2) Know what you want...your brand goals. You can’t build a credible personal brand without developing long form content. Therefore you must have a blog to develop a personal brand online.
3) Find your audience and specialism tools such as Ubersuggest and Tweetlevel will help you to find topics on which you can develop content.
4) Create your target personas. Develop 2 or 3 personas for people you’re writing your blog for. Be more understanding of the pain points facing your users.
5) Define your personality. It’s worth investing in the template for your blog, helping you to stand out and be more credible, rather than standard WordPress themes.
6) Define your online value proposition. Define your core brand proposition first…what can you offer? What you do? Where you do it? What makes you different? Have this in a side bar visible on EVERY PAGE.

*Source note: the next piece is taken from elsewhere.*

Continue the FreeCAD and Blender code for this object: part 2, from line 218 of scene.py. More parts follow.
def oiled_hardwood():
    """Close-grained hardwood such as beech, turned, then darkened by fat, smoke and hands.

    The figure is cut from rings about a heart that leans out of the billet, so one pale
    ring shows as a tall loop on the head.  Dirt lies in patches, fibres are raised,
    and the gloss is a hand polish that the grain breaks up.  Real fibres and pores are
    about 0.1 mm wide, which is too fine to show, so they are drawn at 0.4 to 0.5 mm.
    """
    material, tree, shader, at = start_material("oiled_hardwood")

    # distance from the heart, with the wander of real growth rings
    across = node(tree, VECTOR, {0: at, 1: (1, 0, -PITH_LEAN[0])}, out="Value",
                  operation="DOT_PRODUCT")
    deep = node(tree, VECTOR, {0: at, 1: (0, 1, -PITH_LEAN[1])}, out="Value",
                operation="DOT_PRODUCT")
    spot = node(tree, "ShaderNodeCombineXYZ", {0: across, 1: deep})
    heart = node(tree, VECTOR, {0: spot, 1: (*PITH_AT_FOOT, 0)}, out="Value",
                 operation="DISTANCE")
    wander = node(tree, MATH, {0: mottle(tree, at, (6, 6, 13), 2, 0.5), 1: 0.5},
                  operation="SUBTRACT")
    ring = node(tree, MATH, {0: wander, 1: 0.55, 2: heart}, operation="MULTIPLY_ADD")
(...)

7) Create your content publishing approach. Have a contract with yourself on how often you’ll update your blog.
8) Growing your footprint through Social Media - resources such as the CIM’s Social Media Benchmark will help you keep up to date on latest trends in adoption and usage.
9) Growing your footprint through SEO
10) Define your publishing platforms - define what you’ll do on which platform. Be aware that marketers often chase the latest new thing, and be careful how much time you commit to anything other than the established networks.

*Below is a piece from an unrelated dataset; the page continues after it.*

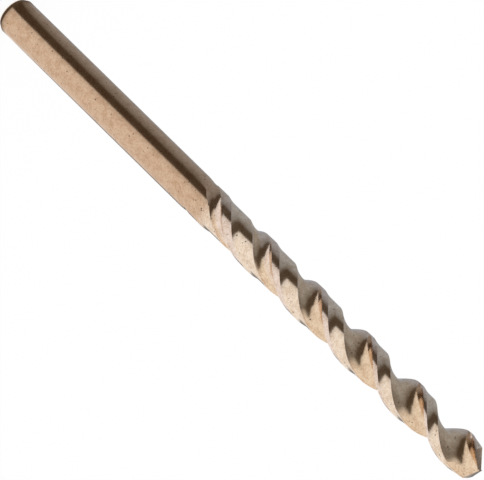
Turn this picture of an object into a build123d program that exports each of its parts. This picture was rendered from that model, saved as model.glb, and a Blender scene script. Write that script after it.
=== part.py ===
from build123d import *
import math
import os

# Overall sizes of a jobber length drill, in millimetres.
drill_diameter = 4.8
shank_diameter = 4.8
overall_length = 86.0
flute_length = 52.0
back_taper = 0.02

# Back end of the shank.
shank_chamfer_height = 0.6
shank_chamfer_depth = 0.3

# Right-hand helix: one full turn of a flute takes this much length.
flute_lead = 17.7

# The flutes are the path of one cutter that lifts away towards the shank.
web_thickness_at_point = 0.8
web_thickness_at_runout = 4.2
flute_arc_radius = 2.4
flute_floor_azimuth = 53.0
heel_curve_radius = 10.0
runout_length = 2.0
runout_rise = 0.1

# Body clearance, ground off each land behind its narrow margin.
margin_angle = 8.0
clearance_depth = 0.2
clearance_start_depth = 0.02
clearance_from_runout = 3.0
clearance_ramp = 1.2

# Ground point: each flank is part of a large cone, whose apex stands over the far side of
# the drill and ahead of the lip, so that the flank falls away behind the lip.
point_angle = 126.0
flank_cone_half_angle = 26.0
flank_apex_distance = 10.0
flank_swing = 20.0

# A square gash thins the web in front of each lip. Its broad facet runs out over the heel.
gash_web = 0.35
gash_corner = 0.23
gash_azimuth = 72.0
gash_lean = 23.0
gash_turn = 15.0
gash_size = 10.0

# The fluted body passes through sections this far apart, and is made long at first.
section_spacing = 1.0
stock_above_point = 2.0
stock_height = 8.0
flank_cone_height = 30.0

half_turn = 180.0
quarter_turn = 90.0
foot = (Align.CENTER, Align.CENTER, Align.MIN)
half_point = math.radians(point_angle / 2)
corner_height = overall_length - drill_diameter / 2 / math.tan(half_point)
runout_end = overall_length - flute_length
runout_start = runout_end + runout_length
clearance_start = runout_end + clearance_from_runout
top = overall_length + stock_above_point


def polar(radius, angle):
    return radius * math.cos(math.radians(angle)), radius * math.sin(math.radians(angle))


def steps(low, high, spacing):
    """Even heights from low to high, about this far apart."""
    count = math.ceil((high - low) / spacing)
    return [low + (high - low) * i / count for i in range(count + 1)]


def turned(height):
    """Angle through which the section at this height has turned about the axis."""
    return 360.0 * (height - corner_height) / flute_lead


def margin_radius(height):
    """The drill is thinnest at the run-out, so that it doesn't bind in its hole."""
    return drill_diameter / 2 - back_taper * (overall_length - height) / flute_length


def land_radius(height):
    """Radius of a land behind its margin, which drops down a ramp to the full clearance."""
    along = min(1.0, max(0.0, (height - clearance_start) / clearance_ramp))
    depth = clearance_start_depth + (clearance_depth - clearance_start_depth) * along
    return margin_radius(height) - depth


def floor_radius(height):
    """Distance of the flute floor from the axis."""
    along = (overall_length - height) / (overall_length - runout_start)
    web = web_thickness_at_point + (web_thickness_at_runout - web_thickness_at_point) * along
    below = max(0.0, runout_start - height)
    return web / 2 + runout_rise * (below / runout_length) ** 2


def half_section(height, turn):
    """Margin, cutting face, heel, cleared land and the step up to the next margin."""
    rim = margin_radius(height)
    land = land_radius(height)
    floor = floor_radius(height)
    centre = floor + flute_arc_radius
    reach = math.acos((centre**2 + flute_arc_radius**2 - rim**2) / (2 * centre * flute_arc_radius))

    def in_flute(x, y):
        return polar(math.hypot(x, y), math.degrees(math.atan2(y, x)) + flute_floor_azimuth + turn)

    def on_face(angle):
        return in_flute(centre - flute_arc_radius * math.cos(angle), -flute_arc_radius * math.sin(angle))

    def azimuth(point):
        return math.degrees(math.atan2(point[1], point[0]))

    def arc(radius, low, high):
        high = low + (high - low) % 360.0
        return ThreePointArc(polar(radius, low), polar(radius, (low + high) / 2), polar(radius, high))

    lip = on_face(reach)
    floor_point = in_flute(floor, 0)
    behind = floor - heel_curve_radius
    swing = math.acos((land**2 - behind**2 - heel_curve_radius**2) / (2 * behind * heel_curve_radius))

    def on_heel(angle):
        return in_flute(behind + heel_curve_radius * math.cos(angle), heel_curve_radius * math.sin(angle))

    heel = on_heel(swing)
    margin_rear = turn - margin_angle
    next_rear = margin_rear + half_turn
    return [
        arc(rim, margin_rear, azimuth(lip)),
        ThreePointArc(lip, on_face(reach / 2), floor_point),
        ThreePointArc(floor_point, on_heel(swing / 2), heel),
        arc(land, azimuth(heel), next_rear),
        Line(polar(land, next_rear), polar(rim, next_rear)),
    ]


def section_at(height):
    """Whole cross-section, lifted to its height and turned with the helix."""
    outline = half_section(height, 0.0) + half_section(height, half_turn)
    return Pos(0, 0, height) * Rot(0, 0, turned(height)) * Face(Wire(outline))


# Fluted body, left long at the top for the point to be ground from.
heights = steps(runout_end, top, section_spacing)
guide = Helix(flute_lead, top - runout_end, drill_diameter)
guide = (Pos(0, 0, runout_end) * Rot(0, 0, turned(runout_end)) * guide).edges()[0]
spine = Line((0, 0, runout_end), (0, 0, top))
fluted = sweep([section_at(h) for h in heights], path=spine, binormal=guide, multisection=True)

# Plain round shank with its chamfered back end.
side = [
    (0, 0),
    (shank_diameter / 2 - shank_chamfer_depth, 0),
    (shank_diameter / 2, shank_chamfer_height),
    (shank_diameter / 2, runout_end),
    (0, runout_end),
]
shank = revolve(Face(Wire(Plane.XZ * Polyline(*side, close=True))), axis=Axis.Z)
body = shank + fluted

# The two flanks, which meet in the chisel edge across the web.
spread = math.radians(flank_cone_half_angle)
cone = Pos(0, 0, -flank_cone_height) * Cone(
    flank_cone_height * math.tan(spread), 0, flank_cone_height, align=foot
)
apex = Pos(-flank_apex_distance * math.sin(spread), 0, flank_apex_distance * math.cos(spread))
tilt = Rot(0, flank_cone_half_angle - point_angle / 2, 0) * Rot(0, 0, -flank_swing)
flank = Pos(0, 0, overall_length) * tilt * apex * cone
stock = Pos(0, 0, top - stock_height) * Cylinder(drill_diameter, stock_height, align=foot)
for turn in (0.0, half_turn):
    body = body - (stock - Rot(0, 0, turn) * flank)

# The gashes: the facet stands ahead of the lip, leans outwards and turns towards the heel.
wheel = Box(gash_size, gash_size, gash_size, align=(Align.MAX, Align.MIN, Align.CENTER))
facing = Rot(0, 0, gash_azimuth - quarter_turn) * Pos(gash_corner, gash_web / 2, 0)
gash = facing * Rot(gash_lean, 0, 0) * Rot(0, gash_turn, 0) * wheel
for turn in (0.0, half_turn):
    body = body - Pos(0, 0, overall_length) * Rot(0, 0, turn) * gash

os.makedirs("parts", exist_ok=True)
twist_drill = body.solid()
twist_drill.label = "twist_drill"
export_step(twist_drill, "parts/twist_drill.step")
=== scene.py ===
# %% [markdown]
# # A twist drill bit
#
# The drill is one piece of hard steel. It has a plain round shank at one end, two flutes that
# wind round it like the threads of a screw, and a ground point at the other end. The solid
# model gives its size and its shape. This lesson gives it a smooth skin, a bronze oxide finish
# and the small marks of use.

# %% Load the solid model
import math

import bmesh
import bpy
import numpy as np
from mathutils import Matrix, Vector


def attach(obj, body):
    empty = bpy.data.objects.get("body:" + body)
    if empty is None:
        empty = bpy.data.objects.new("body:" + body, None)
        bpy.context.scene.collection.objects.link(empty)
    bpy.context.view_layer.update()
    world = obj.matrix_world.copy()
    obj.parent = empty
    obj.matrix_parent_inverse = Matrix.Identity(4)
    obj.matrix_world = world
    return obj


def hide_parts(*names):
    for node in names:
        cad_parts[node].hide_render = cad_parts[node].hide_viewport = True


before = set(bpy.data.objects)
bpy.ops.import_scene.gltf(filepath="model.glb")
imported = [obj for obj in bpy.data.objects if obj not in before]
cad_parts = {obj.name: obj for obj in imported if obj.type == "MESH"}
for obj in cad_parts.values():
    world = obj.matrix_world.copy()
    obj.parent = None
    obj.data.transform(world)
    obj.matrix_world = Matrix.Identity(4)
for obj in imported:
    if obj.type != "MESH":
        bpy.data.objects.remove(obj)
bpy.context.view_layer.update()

# %% [markdown]
# ## Writing nodes as sums
#
# A shape or a finish is a graph of nodes, and a graph is easier to read as arithmetic. This
# small class wraps one socket, so that `1 - mask` or `mask * 0.5` adds the Math nodes by itself.
# The Math node is the same in both kinds of tree, so one class serves the shape and the finish.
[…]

Annmarie Hanlon was up next with some great LinkedIn tips and urged delegates to ensure their profile was 100% complete. Her recommendations for action for your professional online network were:
- Fix the fundamentals (e.g. 100% profile completeness)
- Organise your content plan
- Schedule updates
- Have useful, interesting conversations
- Tag your connections on LinkedIn
- Share knowledge, events and ideas
- ACTIVATE your network
Following lunch, David James kicked off the afternoon session with “Marketing Me: the truth told better”. This involved eating cat food, as he used to be known as “the cat food man”.
A high impact (albeit slightly bizarre) way to kick off the afternoon but he had the audience hanging on his every word as he talked of his experience of ‘being different’ in order to stand out and build his own personal brand. He built a strong argument for standing out in a crowded market – by being different. He has talked about the management styles of drug dealers and Osama Bin Laden- making him different and enabling him to stand out. Very thought-provoking stuff. Diving into and absorbing his deck from the day will be well worth half an hour of your time.
After another session from Dave Chaffey on 21 ideas for effective blogging (check out the deck), Peter Rees called on marketers to “cull the dull” in thought leadership and innovate to be something different and better than the competition. Become a deep expert in your field- thought provoking, maybe even contentious- but not lists of ’5 this’ or ’10 that’. Be in it for the long haul and commit to updating/maintaining on a regular basis.
Kevin Read at Bell Pottinger Business & Brand gave the PR agency perspective of having planned communications across a wide range of global clients and sectors. Reputation as an issue is now owned by the board, which wasn’t the case 10-20 years ago. Digital media has caused us to think differently about reputation management, but there’s no single, correct answer, according to Kevin. Whether or not digital and traditional communications teams would/should merge is a subject of much debate, but Kevin advocates that synergy comes from the best of both.
Finally, but by no means least, Marialena Zinopoulou discussed her 10 most inspirational online influencers. Once again, the deck is well worth a look and in many ways this session might have worked better in the morning as the content links so strongly to Lesley and Mike’s- these are the guys who have been there and done it!
Overall, I thought the day was extremely valuable and thought provoking and I’d highly recommend you look out for DECon2013…by which time I may have had chance to implement some of this best practice advice!
I’d be interested to hear any thoughts or reactions from readers, whether or not you were at the conference. How important do you feel developing your personal brand is? What are the barriers to you achieving this (real or perceived)? Do you have any examples of success stories you can share here?